Well, for starters, as with any polarizing design there are those that are magnetically drawn to is and those that are magnetically repulsed by it. To an automobile traditionalist the Prius may appear too funky for daily driving, despite its obvious fuel mileage benefits. It is not bad design, just polarizing.
Honda has put out a few hybrid designs.
The Honda Insight was their first hybrid effort, and like the Prius the Insight was a polarizing design. However, for whatever reason, the market did not embrace the Insight – whether it was the two doors vs. four doors, power, appearance it just did not win over the market. Honda also attempted to convert already existing models in their line-up into hybrid variants. Both the Civic and the Accord came out in Hybrid form, but only the Civic remains available. The failure for the Honda Accord was that the fuel mileage barely rivaled the gasoline powered alternative and cost considerably more in hybrid form. The Civic is performing adequately, but still cannot compete with the Prius in sales.
Honda has a couple hybrid concepts that are working their way onto showroom floors in the future. The Honda CR-Z gives the “hybrid” look in its design and Honda hopes to win over some buyers.
General Motors is working diligently on an all Electric vehicle with their Volt Concept.

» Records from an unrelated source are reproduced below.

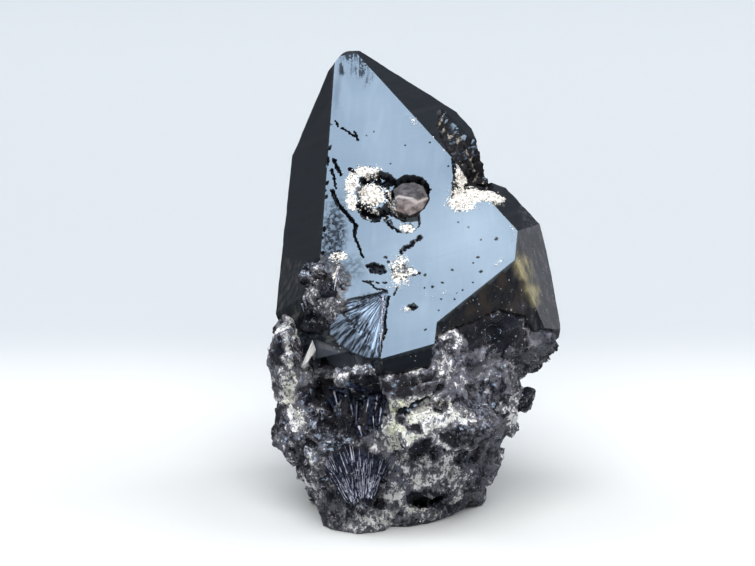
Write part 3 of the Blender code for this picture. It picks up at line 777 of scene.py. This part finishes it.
def growRock():
    mesh = cadStone.data.copy()
    mesh.transform(toMetres.inverted())
    bm = bmesh.new()
    bm.from_mesh(mesh)
    bmesh.ops.remove_doubles(bm, verts=bm.verts, dist=0.001)
    cutOff(bm, (0, 0, rock["top"]), (0, 0, 1))
    bmesh.ops.triangulate(bm, faces=bm.faces)
    bm.to_mesh(mesh)
    bm.free()
    obj = newObject("root", mesh)
    skin = obj.modifiers.new("skin", "REMESH")
    skin.mode = "VOXEL"
    skin.voxel_size = rock["cell"]
    mesh = evaluated(obj)
    points, normals = (perPoint(mesh, kind) for kind in ("co", "normal"))
    at = pixelsOf(points)
    front = ramp(normals @ -shotAhead, -0.15, 0.2)
    edge = ragged(at, 6.0, 3.0, 30)

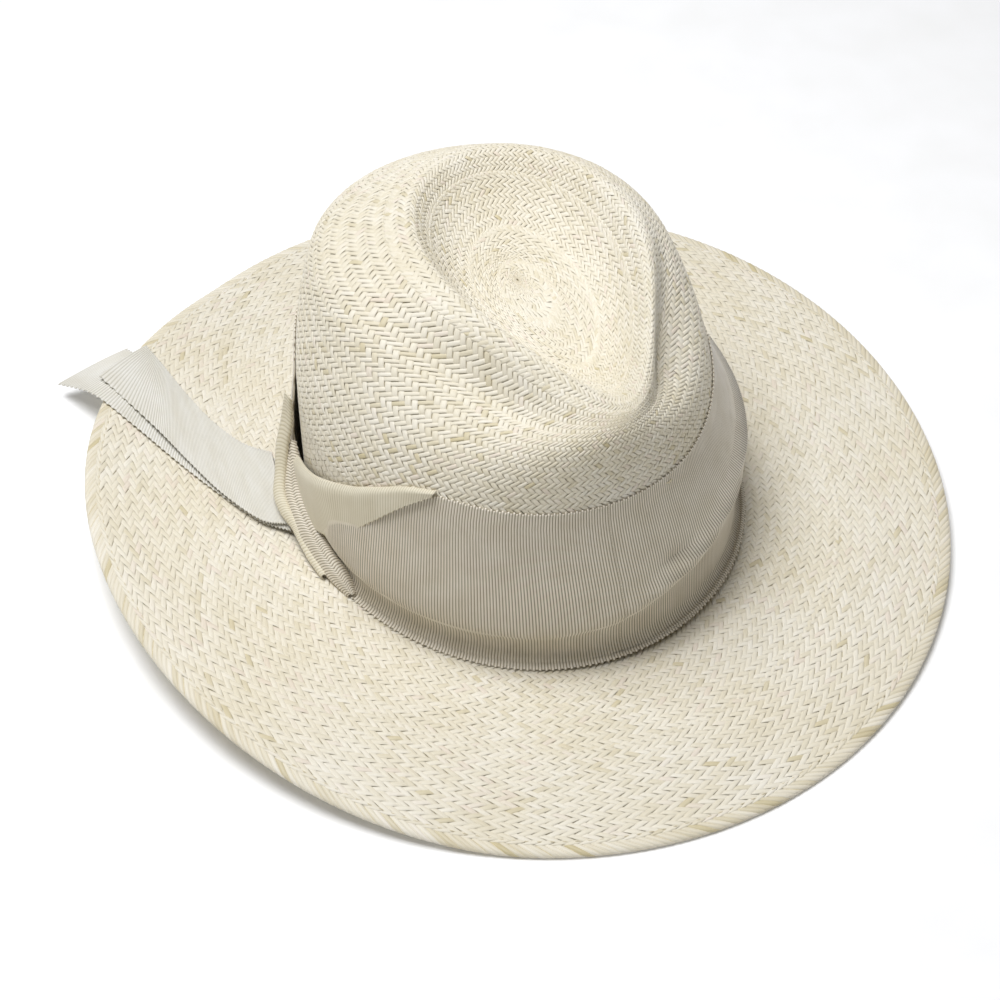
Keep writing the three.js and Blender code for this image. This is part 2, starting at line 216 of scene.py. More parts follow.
def ring_points(angle):
    """Where every ring of the crown is at each angle."""
    front, back, side, low, high, middle, narrow, square, shift, pinch = CROWN.T
    c, s = np.cos(angle)[:, None], np.sin(angle)[:, None]
    fore, aft = np.maximum(c, 0) ** 2, np.maximum(-c, 0) ** 2
    from_front = np.abs((angle + math.pi) % (2 * math.pi) - math.pi)[:, None]
    pressed = pinch * np.exp(-(((from_front - PINCH_ANGLE) / PINCH_SPREAD) ** 2))
    waist = (1 - narrow * ((1 + c) / 2) ** 2) * (1 + square * aft) * (1 - pressed)
    return np.stack([
        shift + side * s * waist,
        (back - front) / 2 - (front + back) / 2 * c,
        FOOT + low * fore + high * aft + middle * s**2 - PINCH_DROP * pressed,
    ], -1)


def brim_point(angle, share):
    """A point of the brim's upper face: share is 0 at the crown's foot and 1 at the edge."""
    foot = np.stack([CROWN[0, 2] * np.sin(angle), -CROWN[0, 0] * np.cos(angle)], -1)
    edge = np.stack([HALF_WIDTH * np.sin(angle), -HALF_LENGTH * np.cos(angle)], -1)
    flat = foot + (edge - foot) * share[:, None]
    return np.column_stack([flat, brim_height(flat[:, 0], flat[:, 1])])


BRIM_START = FOOT_FILLET / (HALF_LENGTH - CROWN[0, 0])


def straw_point(angle, way):
    """The straw's upper face. The way is -1 at the brim's edge, 0 at the foot and TOP in the middle."""
    angle, way = [v.ravel() for v in np.broadcast_arrays(np.asarray(angle, float), way)]
    out = brim_point(angle, BRIM_START - (1 - BRIM_START) * np.minimum(way, 0))
    start = brim_point(angle, np.full(len(angle), BRIM_START))[:, None]
    end = np.broadcast_to(CROWN_MIDDLE, start.shape)
    rings = np.concatenate([start, ring_points(angle), end], 1)
    control = np.concatenate([2 * start - rings[:, 1:2], rings, 2 * end - rings[:, -2:-1]], 1)
    first = np.clip(way, 0, TOP - 1e-6).astype(int)
    t = np.clip(way, 0, TOP) - first
    weights = np.stack([(1 - t) ** 3, 3 * t**3 - 6 * t**2 + 4, -3 * t**3 + 3 * t**2 + 3 * t + 1, t**3], -1)
    four = np.take_along_axis(control, (first[:, None] + np.arange(4))[..., None], 1)
    up = (four * weights[..., None]).sum(1) / 6
    from_front = np.abs((angle + math.pi) % (2 * math.pi) - math.pi)
    across_it, along_it = (way - FURROW_WAY) / FURROW_BREADTH, (from_front - FURROW_ANGLE) / FURROW_SPREAD
    up[:, 2] -= FURROW_DEPTH * np.exp(-(across_it**2) - along_it**2)
    return np.where((way < 0)[:, None], out, up)


def straw_normal(angle, way):
    small = 0.004
    angle, way = [v.ravel() for v in np.broadcast_arrays(np.asarray(angle, float), way)]
    way = np.minimum(way, TOP - 3 * small)
    round_it = straw_point(angle + small, way) - straw_point(angle - small, way)
    up_it = straw_point(angle, way + small) - straw_point(angle, way - small)
    normal = np.cross(round_it, up_it)
    return normal / np.linalg.norm(normal, axis=1)[:, None]


def off_straw(angle, way, distance):
    """Points that stand off the straw's upper face, outwards."""
    return straw_point(angle, way) + straw_normal(angle, way) * np.ravel(distance)[:, None]


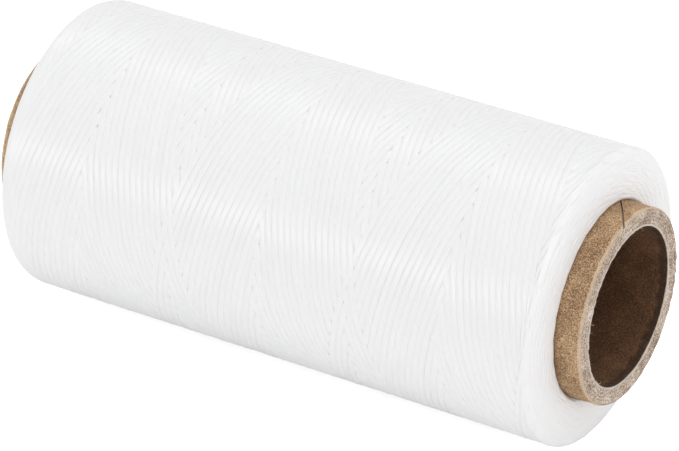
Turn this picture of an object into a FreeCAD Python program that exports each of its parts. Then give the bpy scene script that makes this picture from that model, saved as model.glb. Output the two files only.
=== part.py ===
import FreeCAD, Part
import math
import os

import Sketcher
from FreeCAD import Placement, Rotation, Vector

# Waxed thread spool: a spiral-wound paper tube with a cross-wound pack of thread on it.
# It lies on its side as it does on a bench. X is the axis of the bore, Z is up, and the
# origin is on the axis at the middle of the tube. Lengths are in millimetres.

doc = FreeCAD.newDocument("thread_spool")

BOARD_PLIES = 4
SECTION_SIDES = 4
DOUBLE_PASSES = 3
WHOLE_TURNS = 3
STEPS_PER_TURN = 4
TAIL_STEPS = 10


# Driving dimensions
DIMENSIONS = [
    ("bore_diameter", 25.4, "hole through the paper tube"),
    ("liner_thickness", 0.4, "innermost paper ply"),
    ("board_ply_thickness", 0.55, "each of the grey board plies"),
    ("kraft_thickness", 0.35, "outermost paper ply"),
    ("glue_line", 0.01, "radial room between two plies"),
    ("tube_length", 104.8, "paper tube from end to end"),
    ("seam_lead", 59.5, "axial travel of the outer ply's butt seam in one turn"),
    ("seam_gap", 0.3, "open width of that seam"),
    ("seam_end_angle", 100.3, "where it meets the +X end, degrees"),
    ("pack_length", 96.6, "thread from end to end"),
    ("pack_diameter", 47.4, "over the outermost thread"),
    ("pack_edge_bevel", 1.5, "bevel at each end of the inner layers"),
    ("tube_fit", 0.02, "radial room between the tube and the first layer"),
    ("thread_diameter", 0.35, "the thread's own thickness"),
    ("layer_gap", 0.42, "radial room where two threads cross"),
    ("seat_gap", 0.05, "radial room under the lower thread"),
    ("rest_flat_share", 0.1, "share of the thread cut flat where it rests"),
]

sheet = doc.addObject("Spreadsheet::Sheet", "sizes")
for row, (alias, value, note) in enumerate(DIMENSIONS, start=1):
    sheet.set("A%d" % row, alias)
    sheet.set("B%d" % row, str(value))
    sheet.set("C%d" % row, note)
    sheet.setAlias("B%d" % row, alias)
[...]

GM has put a lot of work-hours into keeping their launch date of 2010 for the Volt Concept. While the design shows signs that it is not your ordinary gas powered car, it still maintains a familiar shape that may attract the average car buyer. The Volt, in concept form, is a far less polarizing in appearance than many other hybrid or electric vehicles, and only time will tell if the car in its final form will reach an appreciative buying audience. What GM hoped would be the EV for the middle-class may turn out to be something a bit higher. The current outlook is that the MSRP for a Volt will be in the neighborhood of $40,000.
Another all electric vehicle receiving a lot of attention is the Tesla Roadster.
The Tesla roadster maintained a small, Lotus look to it that immediately appeals to a lot of roadster shoppers. However, at a price nearing $100,000 it is not a car that is aimed toward the middle-class, and that is okay. Not everything has to be for the average driver. The Tesla roadster at least exemplifies that not all hybrid, EV or ultra fuel efficient vehicles have to be quirky to garner attention.
One car that would garner attention with any motive source is the Fisker Karma.
Drawing on the inspiration of many Italian designs the Fisker Karma is a “Looker” to put it mildly. The all electric design brings a sense of elegance to the EV market, and with that elegance again comes a price. Reaching over the $100,000 price point the Fisker Karma is not likely to be found in a many of your neighbors garages. With the Fisker Karma a level of grace has been introduced into the EV market that was not there before.
When it comes to the TH!NK City EV, grace is not exactly its primary concern.
The TH!NK Citygives credence to the peculiar and could very well be the next Volkswagen Beetle if sales go right. No, not that Volkswagen is going to rebadge the Norwegian companies EV as a Beetle, but that its popularity could find an accepting market during a time of economic crunch and high fuel prices. At a sub-$20,000 price the TH!NK City may be the most attainable of the new EV’s and in 2009 we will get the chance to see. That is when the TH!NK City will enter the California market.
Volvo has its own little teaser for a Plug-in Hybrid based on their new C30 design.
The Volvo C30 came out in late 2007 and was influenced by a bit of history in regards to the large rear-hatch window. Otherwise the car is based on the S40 sedan that has been a pretty good design in sales for Volvo. It may not be the design that is holding back the sales of the C30, but more its price. At $28,000 buyers may be more tempted by the S40 sedan at the same price. A plug-in hybrid variant of the same car however may work to win over more curious shoppers, as long as the mark-up does not put it too far out of range. Either way the design of the C30 certainly draws attention.
Another car that certainly draws attention in small spurts is the Smart ForTwo
The Smart ForTwo could certainly classify as a micro-car and for some it may remind them of the Penny Racers of their youth. For some it is a standout design that attracts the right kind of attention to the growing market of small cars, and to others it is a micro death trap (perception, ofcourse). In buying a Smart ForTwo you are certainly enforcing the old adage that Less is More.
So in the analysis of a number of hybrid, EV and fuel efficient vehicles that are either currently available or soon to be have we answered the question at all? Do those automotive buzz words have to equate odd or bad design? As the new technologies of an EV or hydrogen age develop they will certainly alter the way we drive and the way we look at cars. Designs like the Prius and the Smart ForTwo do put a curious face on fuel efficiency and draw a lot of attention to the cause, but it may be designs like the GM Volt and the Fisker Karma that will work to convert the average shopper (given the right price) from their gas guzzling vehicles over to the land of electric motivation.